An American newspaper is speculating that the federal grand jury currently investigating doping allegations surrounding seven times Tour de France winner Lance Armstrong may call for blood and urine samples taken from the Texan to be retested for traces of plasticizers, which in turn might provide evidence of illegal blood transfusions.
The existence of tests that can detect plasticizers used in blood bags has been in the news in recent days following Alberto Contador’s failed test for clenbuterol during this year’s Tour de France, with media sources in Germany and France suggesting that traces of plasticizers were also found in his urine. Yesterday, The New York Times claimed that those were found in a different sample to the one that has tested positive for clenbuterol.
Armstrong has strenuously denied allegations first made in May this year by former US Postal Service team mate Floyd Landis that blood doping was endemic within the team when the pair rode together between 2002 and 2004, and the New York Daily News now reports that the recently developed test for plasticizers may help settle which of the two is lying.
The newspaper adds that anti-doping experts believe that the test, which is not yet validated for use in instituting disciplinary proceedings but which could provide evidence to support other findings of drug abuse, would be able to find traces of plasticizers in samples irrespective of when they were taken.
"Nothing that I've seen suggests that (the metabolites) would break down during frozen storage," an anti-doping expert familiar with the new test told the newspaper. "I can't see any reason why they would break down. They're not a biological molecule, like EPO or testosterone, they're a completely stable,
synthetic molecule."
According to the newspaper, the federal grand jury conducting the investigation into Armstrong would require no more than a subpoena to obtain past samples provided by the cyclist to the US Anti-Doping agency, while those taken by overseas testers could be secured through a legal process known as “letters rogatory.”
Regarding the prospect of the samples being retested, Armstrong’s spokesman Mark Fabiani told the newspaper that “We have no concerns at all about it."
Add new comment
6 comments
If plasticisers never break down then surely Armstrong would have traces of them in his blood from when he had surgery for his cancer, or is that too simple??
Consider how Accurate and Precise the testing will be.
False positives/negatives will be challenged for sure.
If it comes negative then it only backs up Armstrong as genuine!
But if not it would be a dark period in UCI history with Contador etc.
It is a Urine test that finds these plasticizers. The blood is transfused into the body from an IV and a urine test picks up the plastics off the iv bag.
It's a valid question but my understanding is that a plasticiser is something that keeps a material flexible (e.g. water plasticises clay) and is not 'plastic'
There would be no point in keeping samples in a flexible container if they were to be frozen...

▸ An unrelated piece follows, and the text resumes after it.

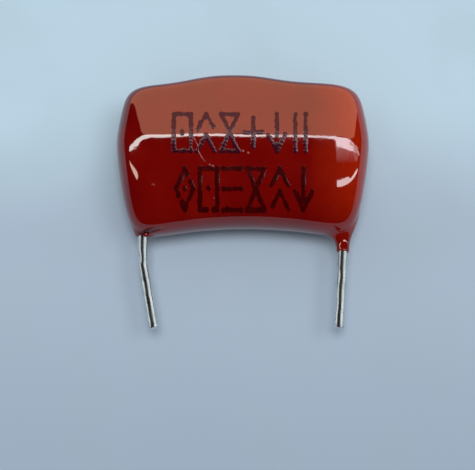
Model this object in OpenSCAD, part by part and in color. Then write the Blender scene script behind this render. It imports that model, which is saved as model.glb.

Please tell me I am just plain ignorant, but if people are asking for blood samples taken years ago to be retested for plasticisers found in blood bags, what were those blood samples stored in during the intervening years ? Surely not BLOOD BAGS containing plasticisers ?
well you did ask for someone to tell you...
plasticisers are used for transfusions to keep the blood product stable in storage. Blood tests that athletes get taken are, of course, totally unadulterated by any lab and stored in small test tubes. What the article is saying is that whilst EPO or other doping substance may be unstable and break down over time, the plasticiser wouldn't, leaving irrefutable proof that a transfusion had been given.
Do you think it likely that scientists who have commited their lives to studies in this area would make such an elementary mistake, or is this another ill-advised save Saint Lance by discrediting the messenger attempt?